-- START OF Collected data --
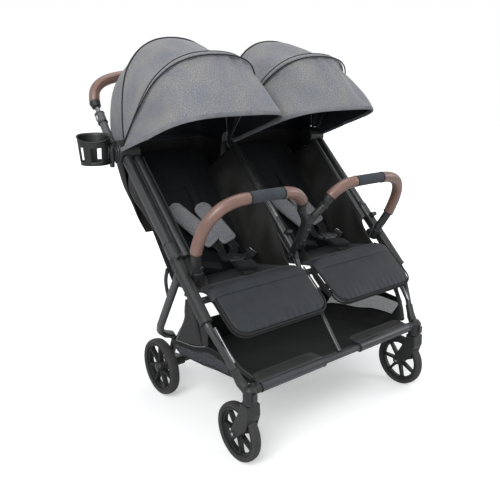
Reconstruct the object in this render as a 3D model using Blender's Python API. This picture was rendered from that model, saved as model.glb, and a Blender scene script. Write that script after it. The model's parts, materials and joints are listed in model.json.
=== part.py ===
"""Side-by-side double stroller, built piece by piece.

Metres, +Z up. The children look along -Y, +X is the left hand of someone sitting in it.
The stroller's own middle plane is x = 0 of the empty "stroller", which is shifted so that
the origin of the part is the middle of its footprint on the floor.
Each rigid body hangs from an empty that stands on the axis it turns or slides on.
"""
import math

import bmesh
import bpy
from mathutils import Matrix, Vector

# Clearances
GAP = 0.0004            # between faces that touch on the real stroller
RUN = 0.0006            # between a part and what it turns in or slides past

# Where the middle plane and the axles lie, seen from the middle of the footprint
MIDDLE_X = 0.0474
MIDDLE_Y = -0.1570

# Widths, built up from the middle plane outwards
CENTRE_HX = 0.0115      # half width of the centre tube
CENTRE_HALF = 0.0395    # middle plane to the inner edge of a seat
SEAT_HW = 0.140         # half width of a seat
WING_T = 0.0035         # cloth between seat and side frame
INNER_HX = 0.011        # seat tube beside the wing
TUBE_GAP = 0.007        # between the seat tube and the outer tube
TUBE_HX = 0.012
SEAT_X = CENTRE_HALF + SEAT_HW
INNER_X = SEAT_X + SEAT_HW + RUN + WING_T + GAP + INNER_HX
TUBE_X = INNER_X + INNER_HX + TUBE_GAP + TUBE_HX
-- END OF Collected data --
Challenge:
Search the data for the word "from" and copy each line where it appears.

Solution to the problem:
Reconstruct the object in this render as a 3D model using Blender's Python API. This picture was rendered from that model, saved as model.glb, and a Blender scene script. Write that script after it. The model's parts, materials and joints are listed in model.json.
Each rigid body hangs from an empty that stands on the axis it turns or slides on.
from mathutils import Matrix, Vector
# Where the middle plane and the axles lie, seen from the middle of the footprint
# Widths, built up from the middle plane outwards